Copy out each line of the material below with no changes.
# # # #
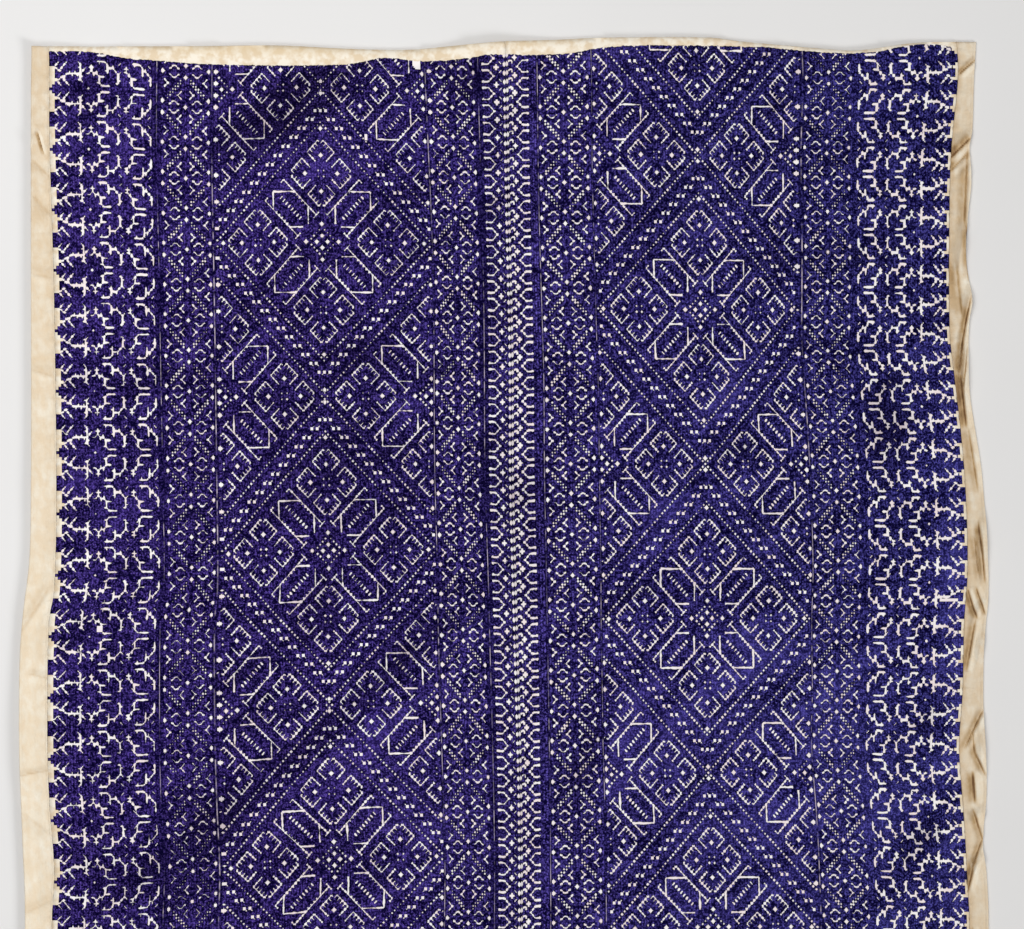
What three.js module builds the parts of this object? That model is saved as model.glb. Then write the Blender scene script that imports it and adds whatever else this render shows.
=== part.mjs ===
// Fez embroidery panel, lying face up: two narrow widths of cotton worked all over in indigo silk and joined down
// the middle, with a plain cotton strip sewn along each side.
// Millimetres. +X is to the right, +Y is towards the top edge, +Z is up, and the underside lies at z = 0.
// In the tables below, across is measured from the middle of the panel and down from its highest top corner.

import * as THREE from "three";

// Driving sizes
const PANEL_LENGTH = 950;
const CLOTH_THICKNESS = 1.6;
const EDGING_THICKNESS = 1.2;
const PIECE_GAP = 0.3;
const HEM_DEPTH = 5;
const HEM_EXTRA = 0.6;
const END_FADE = 60;
const SEAM_RISE = 0.7;
const SEAM_REACH = 15;

// Grid steps of the sheets
const CLOTH_ROWS = 62;
const CLOTH_COLUMNS = 14;
const LEFT_EDGING_COLUMNS = 2;
const RIGHT_EDGING_COLUMNS = 4;
const RIGHT_EDGING_FINENESS = 2;

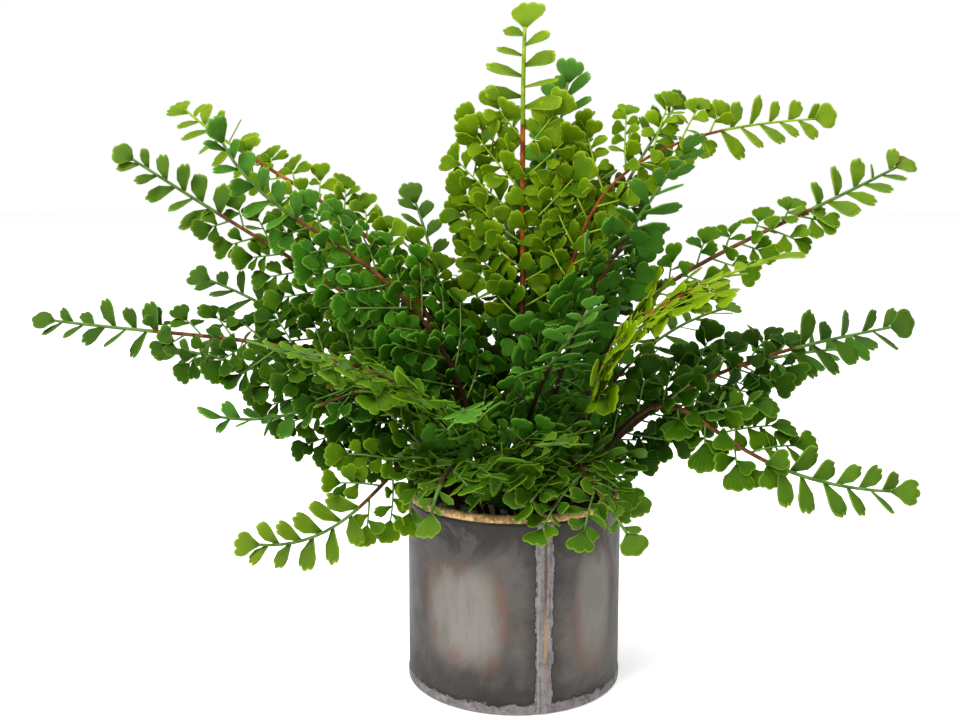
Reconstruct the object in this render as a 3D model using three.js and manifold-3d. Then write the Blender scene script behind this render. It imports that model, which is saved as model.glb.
# # # #
- REPLY -
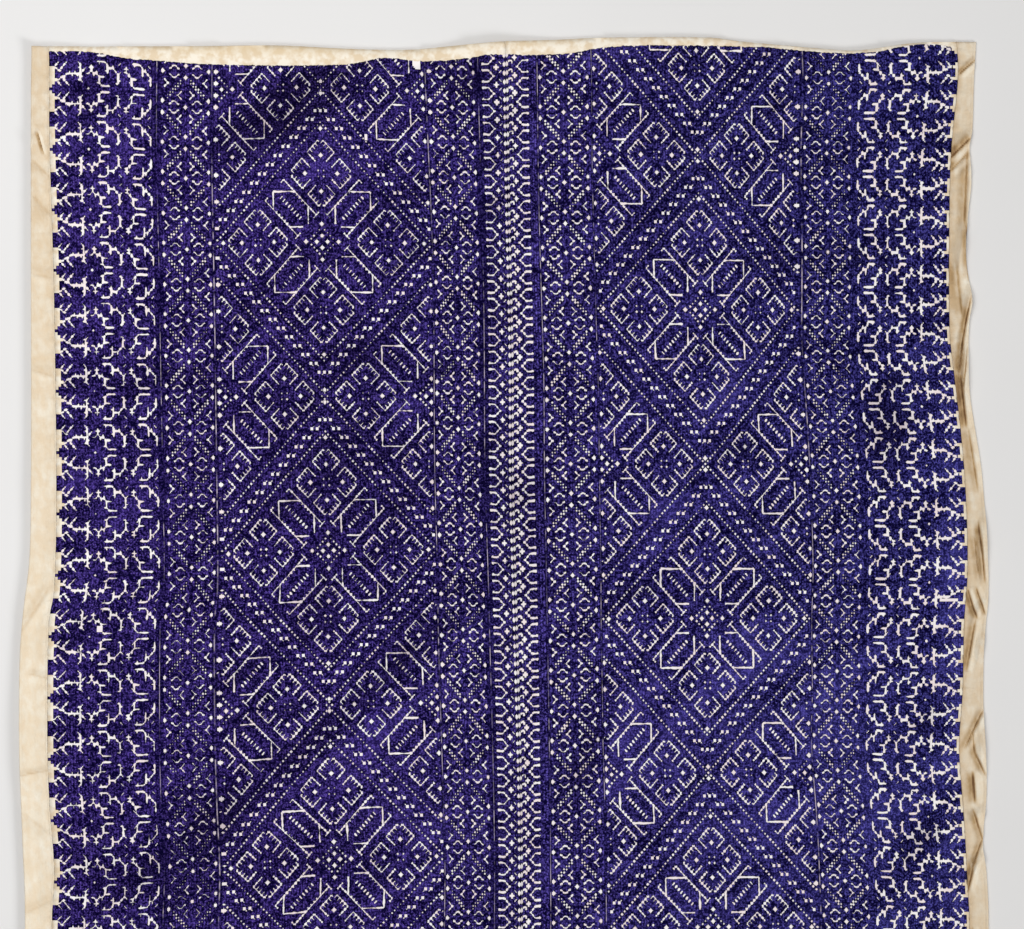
What three.js module builds the parts of this object? That model is saved as model.glb. Then write the Blender scene script that imports it and adds whatever else this render shows.
=== part.mjs ===
// Fez embroidery panel, lying face up: two narrow widths of cotton worked all over in indigo silk and joined down
// the middle, with a plain cotton strip sewn along each side.
// Millimetres. +X is to the right, +Y is towards the top edge, +Z is up, and the underside lies at z = 0.
// In the tables below, across is measured from the middle of the panel and down from its highest top corner.

import * as THREE from "three";

// Driving sizes
const PANEL_LENGTH = 950;
const CLOTH_THICKNESS = 1.6;
const EDGING_THICKNESS = 1.2;
const PIECE_GAP = 0.3;
const HEM_DEPTH = 5;
const HEM_EXTRA = 0.6;
const END_FADE = 60;
const SEAM_RISE = 0.7;
const SEAM_REACH = 15;

// Grid steps of the sheets
const CLOTH_ROWS = 62;
const CLOTH_COLUMNS = 14;
const LEFT_EDGING_COLUMNS = 2;
const RIGHT_EDGING_COLUMNS = 4;
const RIGHT_EDGING_FINENESS = 2;

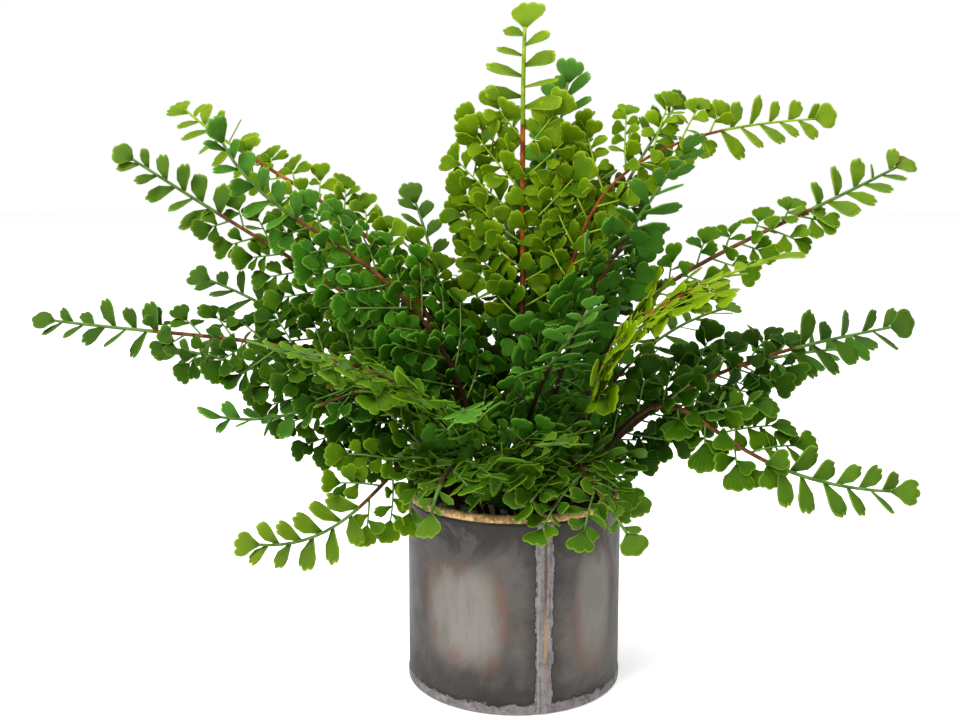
Reconstruct the object in this render as a 3D model using three.js and manifold-3d. Then write the Blender scene script behind this render. It imports that model, which is saved as model.glb.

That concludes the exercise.